Estimated reading time: 3 minutes
Sex is pervasive in our generation. A great deal of the relationships in our day are based solely on sexual exploitation. This hasn’t helped both the quality and longevity of our love lives much. Unfortunately, most of us have adopted “A THOU SHALL NOT” approach to the malaise of sexual promiscuity, but it isn’t working. Just telling a person to stop doing something they enjoy doing isn’t a good strategy for behavioural modification. We must also give them compelling reasons why not to do it, as well as letting them know how to do it legitimately.

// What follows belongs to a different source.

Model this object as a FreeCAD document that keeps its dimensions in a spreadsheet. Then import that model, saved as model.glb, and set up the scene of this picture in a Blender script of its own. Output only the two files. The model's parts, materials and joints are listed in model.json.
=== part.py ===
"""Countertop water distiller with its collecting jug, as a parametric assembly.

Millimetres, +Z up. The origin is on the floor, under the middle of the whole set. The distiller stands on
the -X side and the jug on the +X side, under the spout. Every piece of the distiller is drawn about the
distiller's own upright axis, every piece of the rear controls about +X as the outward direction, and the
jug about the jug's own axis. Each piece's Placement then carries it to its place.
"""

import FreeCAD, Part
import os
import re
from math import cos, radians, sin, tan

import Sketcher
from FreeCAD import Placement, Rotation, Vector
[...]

Over the years, as I have meditated on how to solve the problem of sexual promiscuity in my day, I have come up with a few solutions that will help us at least surmount these sexual challenges. Some of them are:
INSISTENCE ON SHORT COURTSHIPS
There is a correlation between how long courtship is and its propensity for sexual expression. By short courtship, I actually mean the duration of six months to a maximum of two years. The risks of illegitimate sexual involvement increase significantly after two years. This also means that it is wise to consult the date of your marriage to determine when its time to go into courtship. It has been my observation that the highest occurrence of abortion takes place in long courtships, where people want to enjoy the sexual privileges of marriage without actually getting married. Some have had up to three or more abortions, only not to now marry the one they aborted for. How sad.

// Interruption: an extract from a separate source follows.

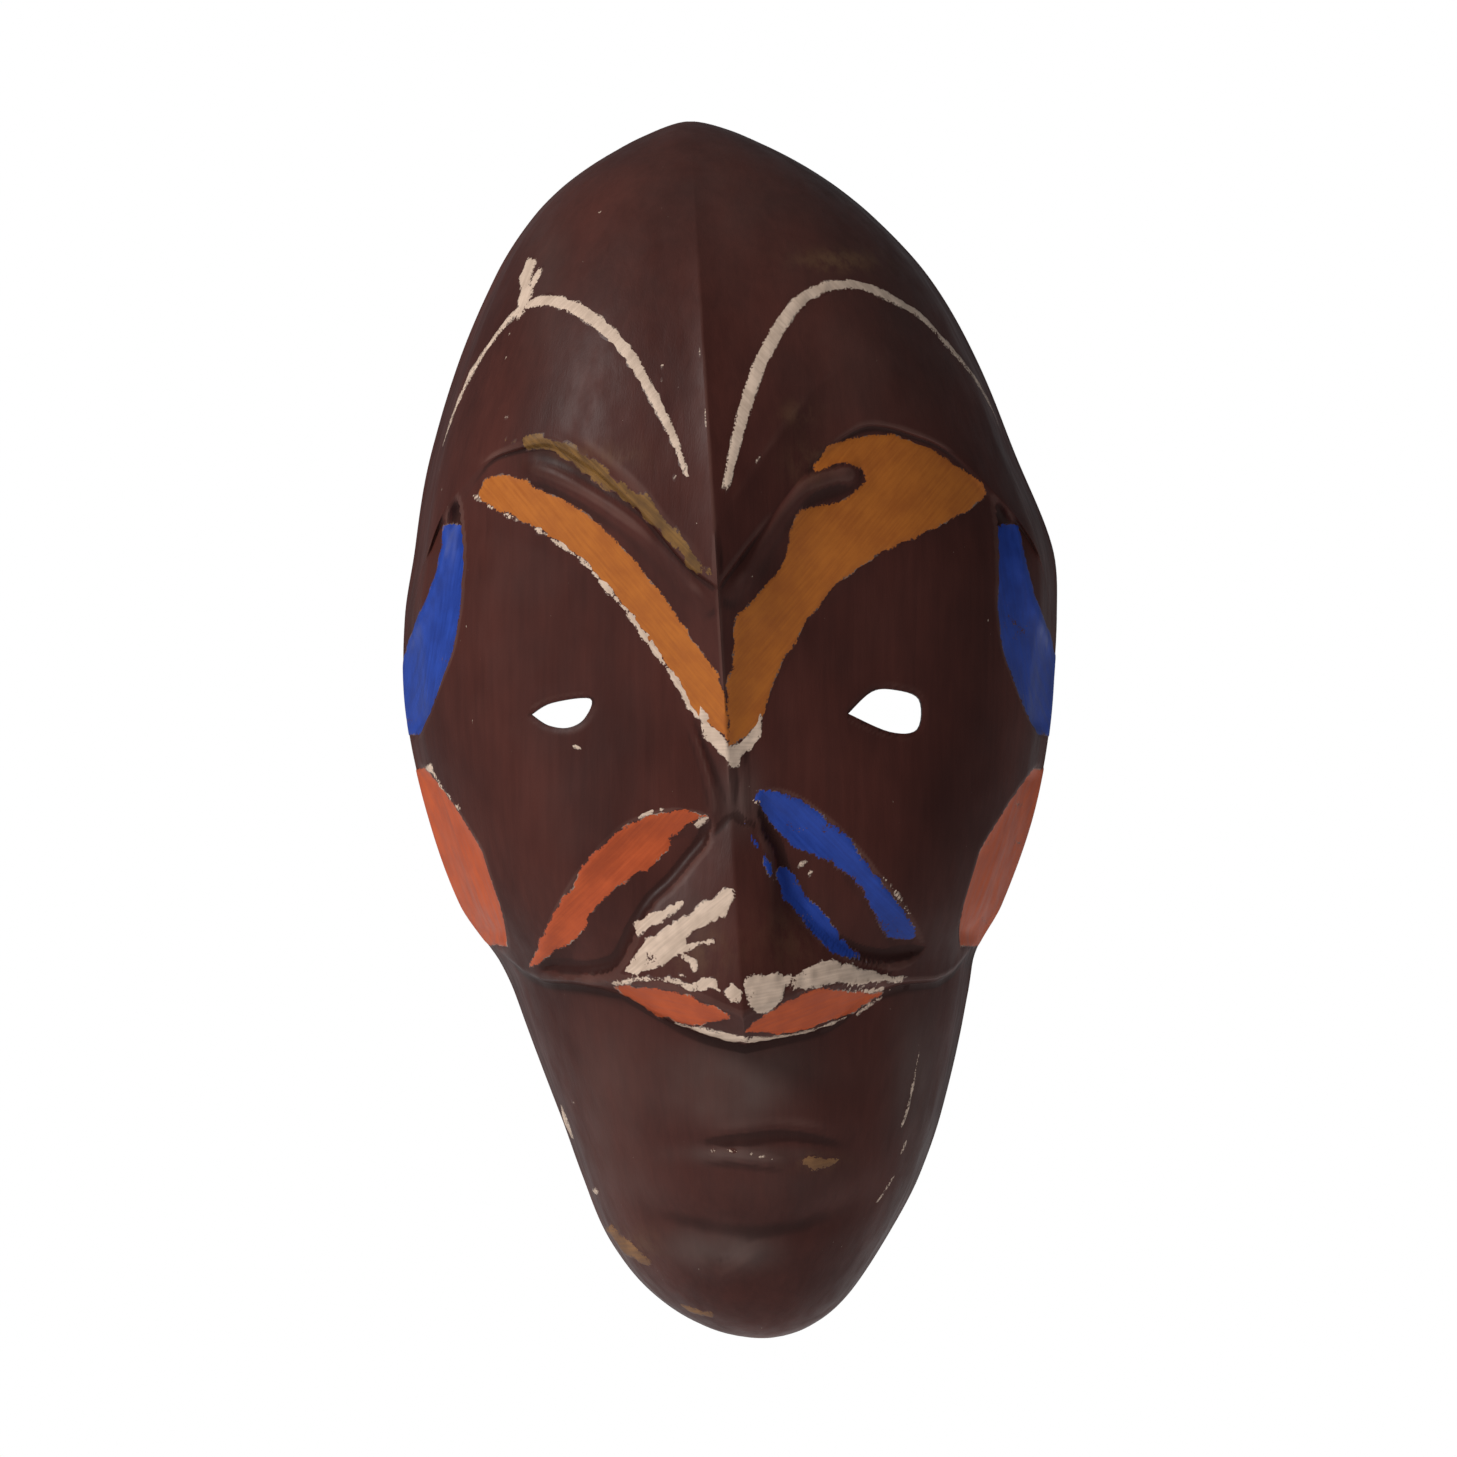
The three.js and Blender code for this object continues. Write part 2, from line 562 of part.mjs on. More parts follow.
// An outline of one width along a line, thinner towards its ends.
function stroke(points, width) {
  const line = splineOf(points);
  const left = [];
  const right = [];
  const steps = 16;
  for (let i = 0; i <= steps; i += 1) {
    const k = i / steps;
    const reach = (width / 2) * (0.55 + 0.45 * Math.sin(Math.PI * k));
    const place = line.getPoint(k);
    const way = line.getTangent(k);
    left.push(new THREE.Vector2(place.x - way.y * reach, place.y + way.x * reach));
    right.push(new THREE.Vector2(place.x + way.y * reach, place.y - way.x * reach));
  }
  return [...left, ...right.reverse()];
}

// The outline of a hollow on the side of the head, kept off the rim.
function sideLens(side, { low, high, front, back }) {
  const steps = 12;
  const inset = 0.03;
  const heights = Array.from({ length: steps + 1 }, (_, i) => mix(low + 1.5, high - 1.5, i / steps));
  const edge = (at) => heights.map((h) => new THREE.Vector2(acrossAt(side * at(h), h), h - ORIGIN_HEIGHT));
  return [...edge(front), ...edge((h) => Math.max(back(h) - inset, front(h) + 0.012)).reverse()];
}

const PAINT = {
  brow_ochre_left: ["ochre", between(
    [[-63, 207], [-57, 211.5], [-45, 207.5], [-26.5, 194], [-9, 170.5], [-3, 158], [-2, 145]],
    [[-63, 207], [-49, 199.5], [-34.5, 189], [-13.5, 161.5], [-8, 153], [-2, 145]])],
  brow_ochre_right: ["ochre", between(
    [[1, 145], [1, 160], [2.5, 177], [12.5, 191], [17, 202], [28, 206], [32, 212], [35, 220], [50, 217],
      [62, 207.5]],
    [[1, 145], [9.5, 160], [20.5, 179.5], [32.5, 190], [54, 200.5], [62, 207.5]])],
  brow_cream_tip: ["cream", between(
    [[-6, 150], [-2.5, 144.2], [1, 144.2], [5, 150]],
    [[-6, 150], [-3, 143], [0.5, 139.5], [3, 143], [5, 150]])],
  brow_olive_left: ["olive", between(
    [[-55, 220], [-43, 221], [-29.5, 212.5], [-14.5, 200], [-6, 188.5]],
    [[-55, 220], [-39, 215.5], [-24.5, 204], [-12, 191.5], [-6, 188.5]])],
  temple_blue_left: ["blue", sideLens(-1, SIDE_HOLLOWS.temple)],
  temple_blue_right: ["blue", sideLens(1, SIDE_HOLLOWS.temple)],
  cheek_red_left: ["red", sideLens(-1, SIDE_HOLLOWS.cheek)],
  cheek_red_right: ["red", sideLens(1, SIDE_HOLLOWS.cheek)],
  leaf_red_left: ["red", between(
    [[-49, 92.5], [-44, 104], [-35.5, 117.5], [-24.5, 127.5], [-7, 129]],
    [[-49, 92.5], [-37.5, 100], [-27.5, 112], [-16, 120.5], [-7, 129]])],
  leaf_blue_right: ["blue", between(
    [[6, 133], [13, 134.5], [26.5, 125], [38, 110.5], [46, 98]],
    [[6, 133], [13.5, 122.5], [25.5, 116.5], [34.5, 105.5], [46, 98]])],
  leaf_blue_right_lower: ["blue", between(
    [[10, 117.5], [18.5, 109.5], [26.5, 100], [33, 94]],
    [[10, 117.5], [14.5, 106], [24.5, 96], [33, 94]])],
  nose_cream_left: ["cream", between(
    [[-28, 90.5], [-19.5, 100.5], [-6, 109], [1, 111]],
    [[-28, 90.5], [-14.5, 93.5], [-5, 103], [1, 111]])],
  nose_cream_right: ["cream", between(
    [[4.5, 86.5], [14, 90.5], [28, 92.5], [42, 90]],
    [[4.5, 86.5], [11, 84], [22, 88], [42, 90]])],
  lip_red_left: ["red", between(
    [[-29, 87], [-18, 85.4], [-8, 83.6], [1, 80.4]],
    [[-29, 87], [-20, 81.6], [-8, 78.6], [1, 80.4]])],
  lip_red_right: ["red", between(
    [[6, 79.8], [12, 81.7], [24, 85.2], [36, 86.6]],
    [[6, 79.8], [12, 78.2], [24, 80.6], [36, 86.6]])],
  lip_cream_edge: ["cream", between(
    [[-20, 80.2], [-8, 77.5], [4, 76.6], [16, 77.2], [26, 79.4]],
    [[-20, 80.2], [-8, 76], [4, 75], [16, 75.6], [26, 79.4]])],
  forehead_line_left: ["cream", stroke(
    [[-11, 210.5], [-17.5, 227], [-25.5, 241], [-35.5, 250.5], [-47.5, 254], [-55.5, 249], [-63.5, 238]],
    3.4)],
  forehead_line_right: ["cream", stroke(
    [[-2, 207.5], [3, 228], [10, 245], [20.5, 256.5], [32.5, 257.5], [45.5, 251], [55.5, 240.5]], 3.4)],
};

// ---------------------------------------------------------------- the assembly
const material = (color, roughness, metalness = 0) =>
  new THREE.MeshStandardMaterial({ color, roughness, metalness });
const MATERIALS = {
  wood: material("#4a2a26", 0.42),
  ochre: material("#c0722c", 0.5),
  olive: material("#7c5a35", 0.55),
  blue: material("#2d4fa6", 0.5),
  red: material("#bd5a35", 0.5),
  cream: material("#d9c3ae", 0.65),
  steel: material("#b9a877", 0.35, 1),
};

const mask = new THREE.Group();
const addPart = (name, geometry, finish) => {
  const mesh = new THREE.Mesh(geometry, MATERIALS[finish]);
  mesh.name = name;
  mask.add(mesh);
};

addPart("mask_body", toGeometry(body), "wood");
for (const [name, [finish, outline]] of Object.entries(PAINT)) {
  addPart(name, toGeometry(largest(skin.intersect(prism(outline, -100, -4)))), finish);
}
addPart("hanger_plate", toGeometry(plateSolid()), "steel");
addPart("hanger_ring", ringGeometry(), "steel");
SCREWS_Z.forEach((z, i) => addPart(`hanger_screw_${i ? "lower" : "upper"}`, screwGeometry(z), "steel"));

export default mask;
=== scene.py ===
"""A carved and painted wooden wall mask with a swivelling hanging ring let into its back.

The wood is one dense grid over the carved lines, hollowed by boolean cuts. Each coat of paint is a thin
film on the same grid, and its edges dip into the wood where the paint is chipped away. Shapes are worked
out in millimetres above the tip of the chin and turned into metres as each mesh is made.
"""

import math

import bmesh
import bpy
import numpy as np
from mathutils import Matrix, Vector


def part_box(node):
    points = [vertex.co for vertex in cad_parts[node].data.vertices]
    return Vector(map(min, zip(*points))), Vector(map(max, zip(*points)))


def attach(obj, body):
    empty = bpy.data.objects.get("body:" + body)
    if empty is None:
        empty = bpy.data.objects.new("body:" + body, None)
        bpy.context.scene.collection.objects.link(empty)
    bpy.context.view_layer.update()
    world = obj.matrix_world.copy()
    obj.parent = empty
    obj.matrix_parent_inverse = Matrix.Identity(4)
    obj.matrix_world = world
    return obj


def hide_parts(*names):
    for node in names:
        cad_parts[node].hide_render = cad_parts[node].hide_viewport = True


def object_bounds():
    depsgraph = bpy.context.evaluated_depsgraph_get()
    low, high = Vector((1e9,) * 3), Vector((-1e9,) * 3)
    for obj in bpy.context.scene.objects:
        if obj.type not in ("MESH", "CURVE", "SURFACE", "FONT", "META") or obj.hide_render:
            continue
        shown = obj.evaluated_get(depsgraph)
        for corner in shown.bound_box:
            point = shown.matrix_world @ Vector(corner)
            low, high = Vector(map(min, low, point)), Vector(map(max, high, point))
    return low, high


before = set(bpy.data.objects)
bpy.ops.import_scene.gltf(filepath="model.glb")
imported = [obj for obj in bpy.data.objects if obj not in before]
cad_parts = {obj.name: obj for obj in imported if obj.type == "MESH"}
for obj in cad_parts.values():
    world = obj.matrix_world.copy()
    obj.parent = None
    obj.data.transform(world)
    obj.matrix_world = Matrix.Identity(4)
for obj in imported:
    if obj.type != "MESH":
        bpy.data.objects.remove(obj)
cad_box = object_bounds()
body_low, body_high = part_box("mask_body")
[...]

REMOVAL OF MARITAL BUREAUCRACY
Since marriage is the legitimate context of sexual expression, we must not only tell people not to be sexually promiscuous, we must make it easy for people to get married, by removing every marital bottleneck. Unfortunately, getting married in Africa particularly is very hard, so many rather choose the option of full-scale fornication. Some of these barriers could be financial, psychological or cultural in nature. I believe that the primal condition for marriage, for matured couples should be “Can these two people take care of each other responsibly? If they can, no institution, legal, spiritual, familial or cultural should stop them from marrying. If we hold them back, we would have ourselves to blame for the sexual fall out of such restraints. Individuals who are ripe for marriage, on the other hand, shouldn’t feel the need to have it all together before they marry, rather they should see marriage as a place of mutual growth and take the leap.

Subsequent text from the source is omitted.